= Governor (Pakistan) =

A governor (—Gawarnar) is the head of a province, appointed by the president of Pakistan on the advice of the prime minister. The governor is the nominal head of the provincial executive and the representative of the federal in their province. Articles 101 to 105 of the Constitution of Pakistan deal with the appointment, conditions, and duties of a governor.

A governor should be eligible to be elected as a member of the National Assembly of Pakistan, and should be at least 35 years old. They should also be a registered voter of the concerned province, and should not hold any office of profit.

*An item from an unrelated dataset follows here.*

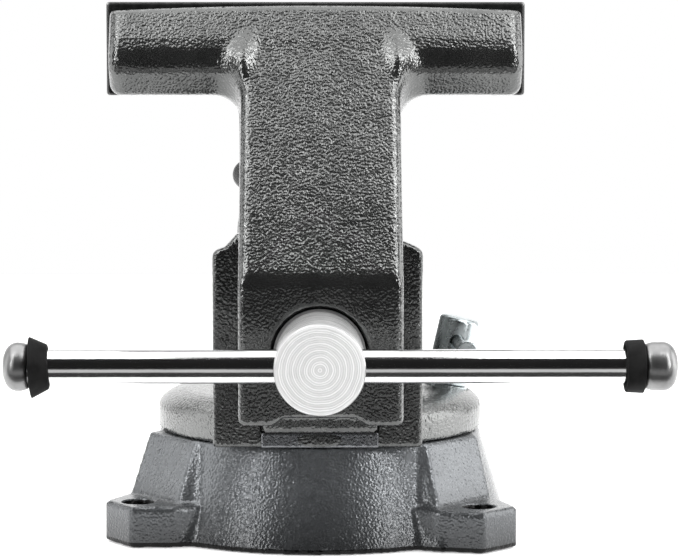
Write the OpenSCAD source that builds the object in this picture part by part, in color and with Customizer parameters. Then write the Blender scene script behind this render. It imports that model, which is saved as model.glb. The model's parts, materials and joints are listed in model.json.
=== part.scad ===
// Bench vise with a swivel base. The origin is on the swivel axis at the bench top,
// the handle side faces -Y and +Z is up. The jaws are closed at rest.

/* [Jaws] */
// Width of the hardened jaw plates
jaw_w = 162; // [150:1:180]
// Height of the jaw plates' top edge above the bench
jaw_top = 207; // [202:1:212]
// Height of the jaw plates
plate_h = 36; // [32:1:38]
// Thickness of a jaw plate
plate_t = 8; // [6:0.5:9]
// How far the jaw castings stop short of the plates' top edge
plate_proud = 2.5; // [1:0.5:4]
// Place of the front plate's gripping face along Y
clamp_y = -15; // [-18:0.5:-12]
// How far the jaws' middle is off the screw's axis towards +X
jaw_x = -1.5; // [-2:0.1:0]
// Gap between the closed jaw plates
jaw_gap = 0.6; // [0.4:0.1:1]

/* [Front leg] */
// Width of the leg that carries the front jaw
leg_w = 60.6; // [56:0.2:64]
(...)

The chief justice of the concerned province's High Court administers the oath of office, after which the governor is not eligible for the election as a member of the Parliament of Pakistan and the Provincial Assemblies as long as they are in office.

In case of a governor's absence, the speaker of the Provincial Assembly becomes the acting governor of the province.

== Head of region ==

| Name |  | Image | State | Office | Mandate start (Age) |
|---|---|---|---|---|---|
|  | Sultan Mehmood Chaudhry |  | Azad Kashmir | President | 25 August 2021 (aged ?) |
|  | Sheikh Jaffar Khan Mandokhail |  | Balochistan | Governor | 6 May 2024 (aged 67) |
|  | Syed Mehdi Shah |  | Gilgit-Baltistan File:Flag of Gilgit Baltistan (2011-Present).png | Governor | 15 August 2022 (aged ?) |
|  | Faisal Karim Kundi |  | Khyber Pakhtunkhwa | Governor | 4 May 2024 (aged 48) |
|  | Sardar Saleem Haider Khan |  | Punjab | Governor | 10 May 2024 (aged ?) |
|  | Nehal Hashmi |  | Sindh | Governor | 10 October 2022 (aged ?) |

== Current governors in Pakistan ==
The table below lists the currently-serving governors of Pakistan as of January 2023.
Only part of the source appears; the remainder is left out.